The major moment of Black Panther #10 is the choice of the Midnight Angels. They have always been portrayed as noble, leaving the service of Wakanda because they no longer believed in its ruler. However, they have also always had misgivings about Tetu, and those have only been heightened as his forces have committed atrocities in trying to break down Wakandan defenses. So Ayo and Aneka choosing to align (temporarily) with T’challa makes a certain kind of sense. However, I did find it surprising. Coates shows that they have mixed feelings about the switch, and that Shuri played a major role in getting them on board. Shuri has a formidable mix of guile, widsom and intimidation. She’s only been back in Wakanda a short time, but her presence is monumental.
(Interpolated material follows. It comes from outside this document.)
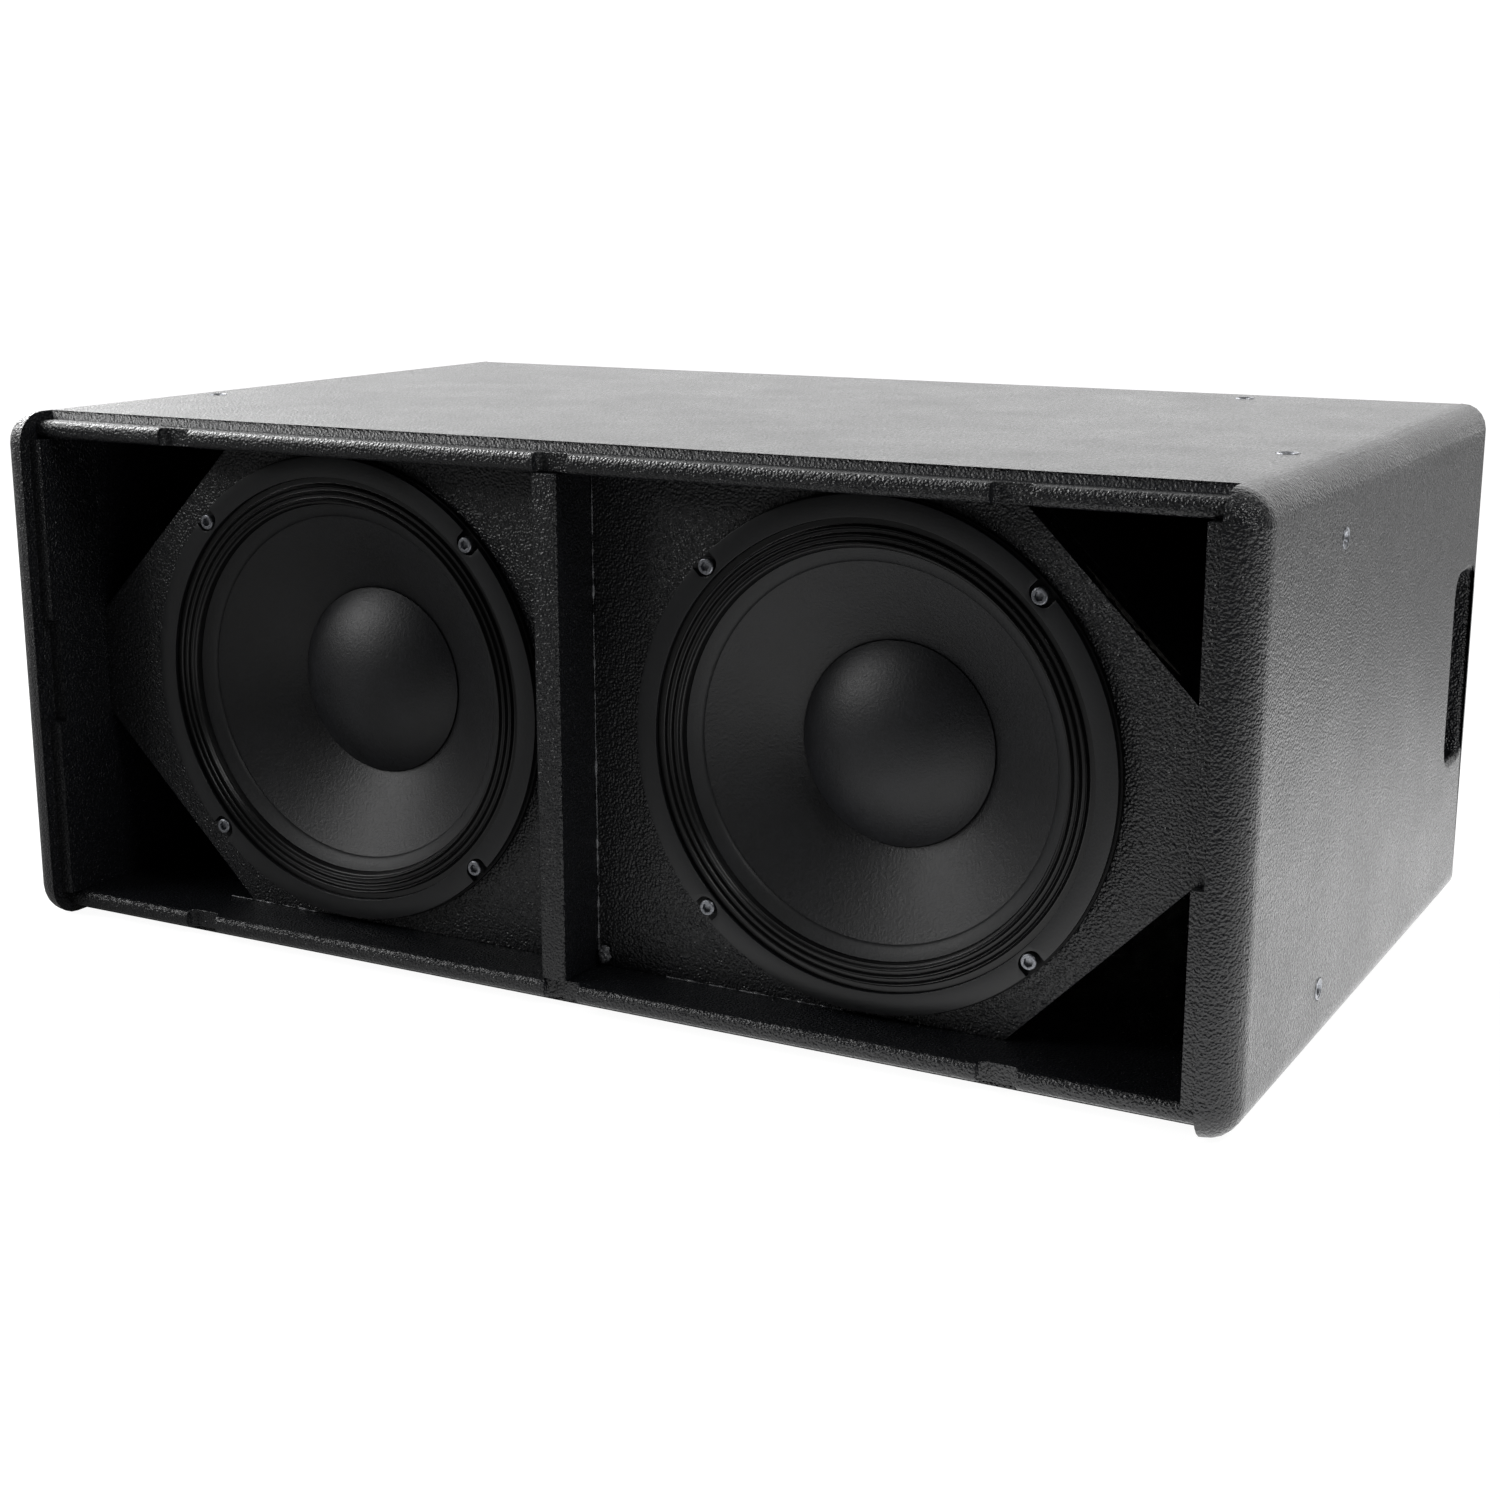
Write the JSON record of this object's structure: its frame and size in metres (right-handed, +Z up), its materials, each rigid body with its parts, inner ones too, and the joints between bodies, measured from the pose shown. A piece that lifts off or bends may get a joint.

Another significant section of Black Panther #10 is devoted to the conversation between T’challa and Changamire, Tetu’s former mentor. These characters have an interesting dynamic. Changamire is another party who lacks faith in T’challa’s leadership yet is also increasingly wary of Tetu’s methods. For Changamire, this is difficult because Tetu is somewhat putting into play Changamire’s own political theory – albeit more brutally. Changamire doesn’t like what he sees. He feels somewhat helpless, though. After all, he is essentially an intellectual in the middle of a brewing war. T’challa is honest with Changamire and shows him how he can help Wakanda and still be true to himself.
The T’challa and Changamire section of the comic drags a bit despite the loaded repercussions of the ideas being discussed. I think part of the problem is that the scene makes a point quickly but then keeps going and dilutes the dramatic impact. Another element is that it is difficult to ascertain what T’challa wants. Coates has painted him a noble but flawed hero. T’challa’s emotional arch has been strong. However, his strategic plans (i.e. what he is doing in the plot) are sometimes less clear. T’challa does not always seem to have a destination. I think if readers has a better sense of what he wanted from Changamire, the scene could have been tenser, as we learn how T’challa will try to get it. As it happens in Black Panther #10, though, T’challa’s goals are not clear until the end.
The art on Black Panther #10 (with layouts by Chris Sprouse and finished by Karl Story) is again quite strong. In particular, the confrontation between Shuri and Ayo & Aneka is very good. We see for the first time Shuri’s new powers in practice. She appears to be able to phase shift or disperse her form. Sprouse and Story present this as Shuri shifting into an enormous group of black birds (and back again). It’s a simple but rather beautiful visual of a power that could have been shown in a more mundane way. The rest of Black Panther #10 is a lot of sitting and talking, which Sprouse and Story handle well, though it doesn’t show off their true talents.
In a lot of ways, Black Panther #10 presents both the best sides of Coates’ run on the series and his occasional drawbacks. On the plus, the themes and concepts are really fascinating. The shifting sides and power dynamics are also well handled. At the same time, this is the second straight issue that has been mostly talking, which I think can get stagnate. Black Panther #10 is a good issue, but I think it could have more moved quicker and had some alterations in pace that made it a bit more exciting. At any rate, Coates has set up a conflict for the next issue that should be quite entertaining and surprising.